Timeshifting:  A generic term for any way of watching a programme later than when it was broadcast.  Usually however it is done you can pause playback, fast-forward to skip over things you aren’t interested in – often the advertisements! – and rewind sections of interest, just like a DVD.  In the best interfaces you are shown a visually speeded-up view known as trick-play while you’re fast-forwarding or rewinding.

Pause live TV:  Conceptually the simplest form of timeshifting and extremely popular with consumers – you can pause a live TV programme, continue it when you like and fast-forward it.  You can usually rewind back to where you first pressed ‘Pause’, too.  Since you’re watching TV later than when it was broadcast you are timeshifting, and usually, since you are only a little way behind, chase-playing too. Conventionally you press ‘STOP’ to return to the live stream.

Rewind live TV:  A similar idea to Pause Live TV but with the ability to rewind at any time to repeat something of interest, and then continue timeshifted.  This usually means rewinding just for a short time – maybe a few minutes – in contrast to:

Start-over:  The ability to rewind to the beginning of a programme which is currently being broadcast and play it timeshifted.

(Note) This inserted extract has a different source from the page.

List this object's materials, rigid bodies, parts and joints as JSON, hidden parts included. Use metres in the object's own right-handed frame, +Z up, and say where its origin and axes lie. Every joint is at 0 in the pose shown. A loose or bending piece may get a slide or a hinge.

Chase play:  The ability to watch the start of a recording before the programme ends, so that it is still being recorded as well.  This is something that video tapes could never do!

Catch-up TV:  The ability to watch recently broadcast programmes timeshifted on demand, without having to decide to record them first.  Individual channels may offer their own branded portals (e.g. BBC iPlayer), or catch-up services from multiple channels may be integrated in anhistorical or retrospective EPG (e.g. YouView) where you can select programmes from the past just as easily as current ones.

PVR/DVR:  Personal or Digital Video Recorder1.  A consumer device containing a hard disk (or sometimes Flash memory or rewriteable DVD) which can record programmes for timeshift, usually on the basis of a selection from a forward looking EPG.  Most modern PVRs can automatically record all episodes of a series (series link), and the best of them will speculatively record programmes which are predicted (through a recommendations engine) to be of interest.

nPVR/nDVR: A network version of PVR/DVR, recording programmes on demand and keeping them for the long term in network-based storage.  In contrast to cDVR/RS-DVR, this has come to mean keeping a single2 shared copy which as we’ll see is more efficient but legally problematic in most jurisdictions.

cDVR/RS-DVR: A cloud or Remote Storage3 DVR, again recording programmes on demand for long-term storage, but implying that each consumer has their own virtual storage and recordings are not shared, which as we’ll see is believed to be acceptable ‘fair use’ under copyright law but creates major scalability problems for the operator.

Pay no attention to the man behind the curtain... Wizard of OzWhat’s behind the green curtain?

So what is happening behind the scenes to enable all these services?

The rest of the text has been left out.